Challenges and solutions
However, adopting data mesh and product thinking has its challenges. It means reassessing an organization’s capabilities, undergoing a cultural shift, developing talent, and potentially collaborating with partners. The journey requires thorough readiness assessment and commitment to cultural and technical adaptations.
Looking ahead
The data platform landscape is poised for transformative change, with GenAI leading the charge. This improvement makes data management quicker, smarter, and more flexible, meeting the growing demand for timely and accurate business insights. For instance, it can automate moving from old systems like Teradata to Google Cloud’s BigQuery, saving time and effort by converting scripts instantly to fit BigQuery.
The integration of GenAI into data platforms reflects a broader shift towards automation, streamlining the adoption of new technologies and enhancing platform functionality. To remain competitive amid these changes, organizations must embrace these technologies, fostering a culture of innovation and adaptability. Investing in GenAI and similar advancements enables data platforms to meet business objectives efficiently.

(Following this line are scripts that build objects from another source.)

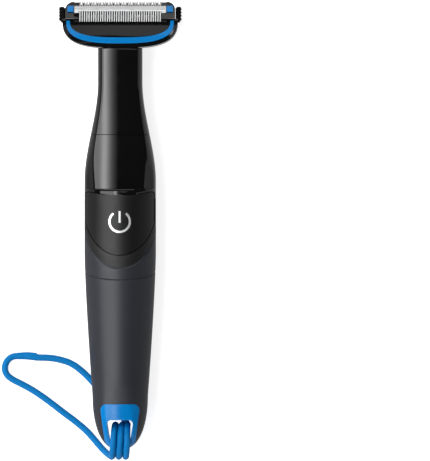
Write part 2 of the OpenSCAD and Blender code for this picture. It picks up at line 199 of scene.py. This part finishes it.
def finish(name, base, tint, grain, rough, relief, stretch=(1, 1, 1), satin_end=None, **shader):
    """A finish whose colour drifts from base to tint, whose roughness runs between the
    two values of rough, and whose relief is that many millimetres deep, all on a grain of
    that many millimetres, drawn out along an axis by stretch. With satin_end, it turns
    satin below that place along Y."""
    material = bpy.data.materials.new(name)
    material.use_nodes = True
    tree = material.node_tree
    tree.nodes.clear()
    place_on = add(tree, "ShaderNodeTexCoord")
    spread = add(
        tree,
        "ShaderNodeMapping",
        {"Vector": place_on.outputs["Object"], "Scale": Vector(stretch) / (grain * MM)},
    )
    noise = add(
        tree,
        "ShaderNodeTexNoise",
        {"Vector": spread.outputs[0], "Scale": 1.0, "Detail": 3.0, "Roughness": 0.55},
    )
    drift = add(
        tree,
        "ShaderNodeTexNoise",
        {"Vector": place_on.outputs["Object"], "Scale": 1 / (14 * MM), "Detail": 2.0},
    )
    mixed = add(
        tree,
        "ShaderNodeMix",
        {0: drift.outputs["Fac"], 6: colour(base), 7: colour(tint)},
        data_type="RGBA",
    )
    roughness = add(
        tree,
        "ShaderNodeMapRange",
        {"Value": noise.outputs["Fac"], 1: 0.3, 2: 0.7, 3: rough[0], 4: rough[1]},
    )
    dull = roughness.outputs[0]
    if satin_end is not None:
        axes = add(tree, "ShaderNodeSeparateXYZ", {0: place_on.outputs["Object"]})
        satin = add(
            tree,
            "ShaderNodeMapRange",
            {"Value": axes.outputs["Y"], 1: satin_end * MM, 2: (satin_end + 0.4) * MM, 3: 0.5, 4: 0.0},
        )
        dull = add(
            tree, "ShaderNodeMath", {0: dull, 1: satin.outputs[0]}, operation="ADD"
        ).outputs[0]
    bump = add(
        tree,
        "ShaderNodeBump",
        {"Height": noise.outputs["Fac"], "Strength": 1.0, "Distance": relief * MM},
    )
    surface = add(
        tree,
        "ShaderNodeBsdfPrincipled",
        {
            "Base Color": mixed.outputs[2],
            "Roughness": dull,
            "Normal": bump.outputs[0],
            **{key.replace("_", " "): value for key, value in shader.items()},
        },
    )
    add(tree, "ShaderNodeOutputMaterial", {"Surface": surface.outputs[0]})
    return material


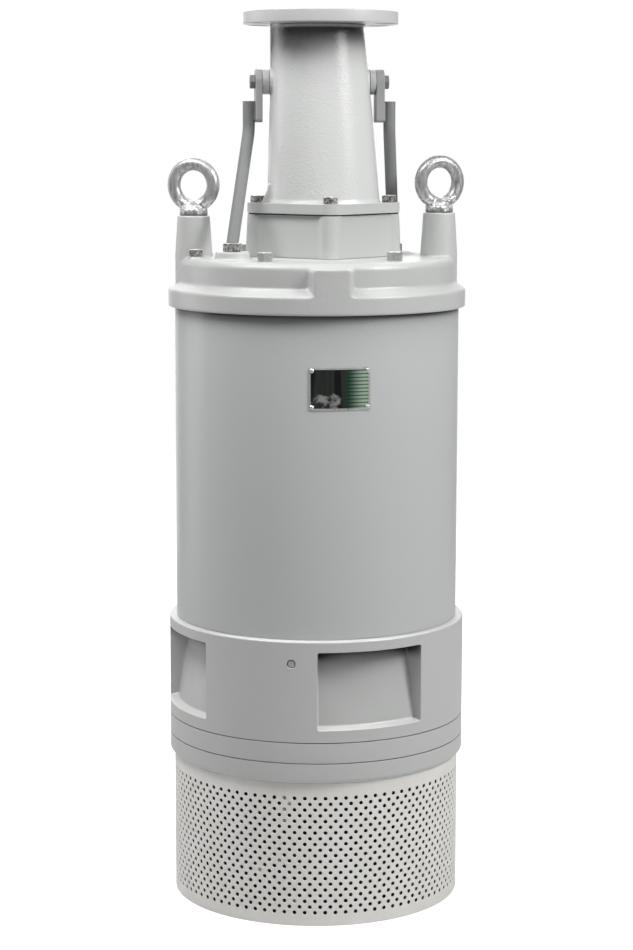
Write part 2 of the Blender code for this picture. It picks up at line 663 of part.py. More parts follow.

Organizations must embrace emerging technologies like GenAI to thrive and expand. This means changing the culture to focus on continual learning and innovation. A close examination of the organization’s current capabilities would be needed. This includes fostering a culture that embraces change and recognizes the evolving importance of data, particularly as businesses transition from traditional to modern data systems. Collaborative efforts and experimentation with GenAI are integral to leveraging its full potential in tasks such as data organization, comprehension, and utilization in machine learning, ultimately enhancing operational efficiency and extracting valuable insights.
Training employees to learn new skills is essential for quickly creating and using the latest solutions. This helps teams handle present and future challenges. Keeping up with what’s happening in the industry helps organizations proactively predict changes and develop new ideas. This ensures they remain competitive and responsive to the changing needs of customers.